On 21 April 2021, the Commission tabled a proposal for a regulation laying down harmonised rules on artificial intelligence (AI). Following the Commission’s White Paper on AI from 2020 (→ eucrim 1/2020, 8-9) and in a new step aiming to turn Europe into the global hub for trustworthy AI, the proposal strives to balance the numerous risks and benefits the use of AI can provide.

In order to implement the second objective of the White Paper addressing the risks associated with using AI in certain contexts, the Commission is proposing a legal framework that will enable the benefits the use of AI has to offer to be reaped, while simultaneously upholding the EU’s values and fundamental rights. The Regulation on AI pursues four objectives:

  • To ensure that AI systems placed on the EU market are safe and in line with existing EU law on fundamental rights and values;
  • To ensure legal certainty when facilitating investment in and innovation into AI;
  • To enhance governance and effective enforcement of the existing law on fundamental rights and safety requirements applicable to AI systems;
  • To facilitate the development of a single market for lawful, safe, and trustworthy AI applications and to prevent market fragmentation.

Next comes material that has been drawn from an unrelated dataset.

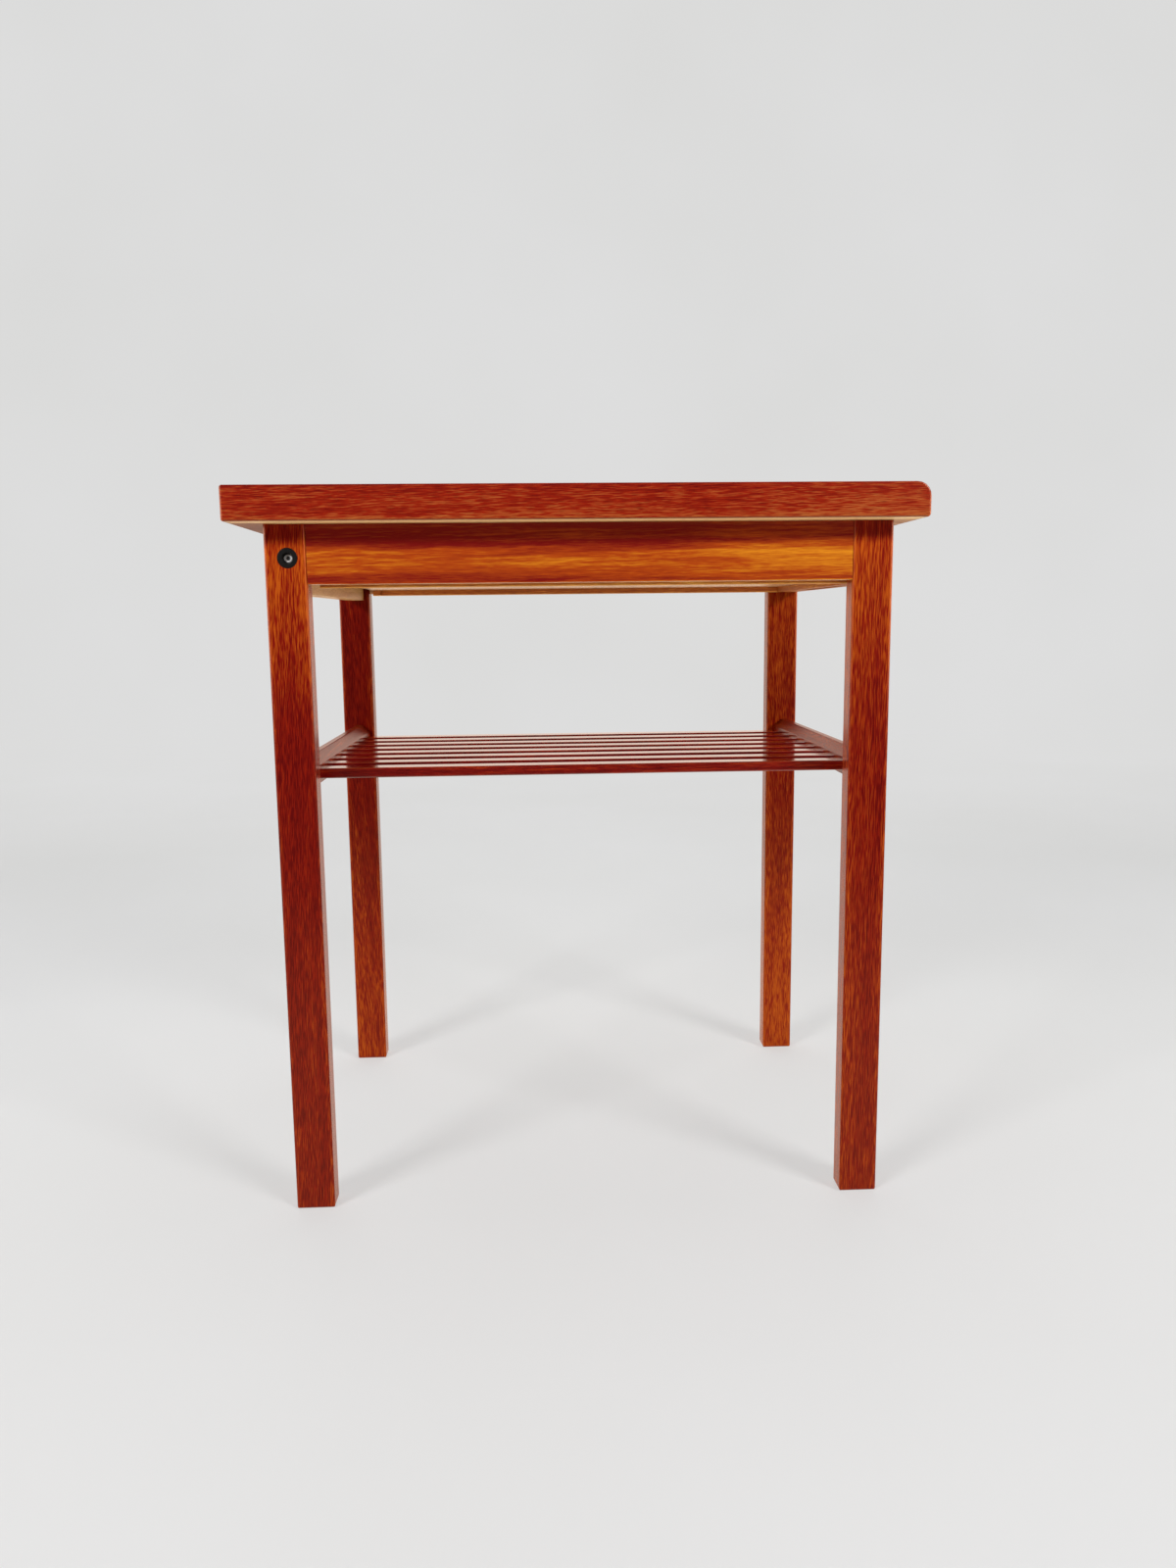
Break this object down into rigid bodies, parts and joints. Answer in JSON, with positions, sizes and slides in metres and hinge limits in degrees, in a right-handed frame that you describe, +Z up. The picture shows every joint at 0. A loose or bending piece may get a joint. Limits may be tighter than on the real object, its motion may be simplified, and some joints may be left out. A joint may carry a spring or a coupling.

The direct application of the new rules across all Member States will be based on a future-proof definition of AI that is based on a risk-based approach, going from unacceptable-risk to minimal-risk AI systems:

  • AI systems that are considered an unacceptable risk, i.e., a clear safety threat to people and “contravening Union values,” will be banned. The Commissions sees such unacceptable risks in AI systems that allow “social scoring” by governments.
  • AI systems that are identified as high-risk, i.e., posing significant risks to the health and safety or fundamental rights of persons, will be put under strict obligations before being placed on the European market. This includes AI systems that are being used, for example, in critical infrastructures, migration, asylum and border control management, or in the administration of justice and democratic processes. The Commission stresses that all remote biometric identification is considered high-risk and will therefore be subject to specific restrictions and safeguards.
  • Limited-risk systems, i.e., chatbots, will be subject to minimum transparency obligations.
  • Minimal-risk AI systems that represent only a minimal or no risk for the rights and/or safety of citizens, i.e., spam filters, are not subject to the proposed Regulation.

On the governance side, the proposal establishes a European Artificial Intelligence Board at the EU level, which is to be tasked with contributing to effective cooperation between the national supervisory authorities and the Commission and with providing advice and expertise to the Commission.

In parallel to the first worldwide initiative to set up a legislative framework on AI, the Commission presented the following documents:

A proposal for a regulation on machinery products, which ensures that the new generation of machinery guarantees the safety of users and consumers and encourages innovation.